Third, the bill before us imposes no meaningful consequences if the government initiates surveillance using procedures that have not been approved by the FISA Court, and the FISA Court later finds that those procedures were unlawful. Say, for example, the FISA Court determines that the procedures were not even reasonably designed to wiretap foreigners outside the U.S., rather than Americans here at home. Under the bill, all that illegally obtained information on Americans can be retained and used. Once again, there are no consequences for illegal behavior.

... Fourth, this bill doesn’t protect the privacy of Americans whose communications will be collected in vast new quantities. The Administration’s mantra has been: “don’t worry, we have minimization procedures.” But, Mr.

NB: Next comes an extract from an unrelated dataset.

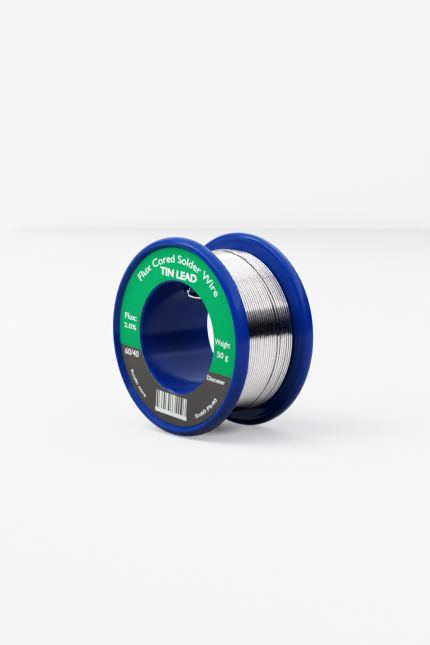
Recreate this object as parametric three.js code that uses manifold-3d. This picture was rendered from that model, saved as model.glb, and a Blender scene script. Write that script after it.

President, minimization procedures are nothing more than unchecked executive branch decisions about what information on Americans constitutes “foreign intelligence.” That is why on the Senate floor, I joined with Senator Webb and Senator Tester earlier this year to offer an amendment to provide real protections for the privacy of Americans, while also giving the government the flexibility it needs to wiretap terrorists overseas. This bill relies solely on inadequate minimization procedures to protect innocent Americans. They are simply not enough.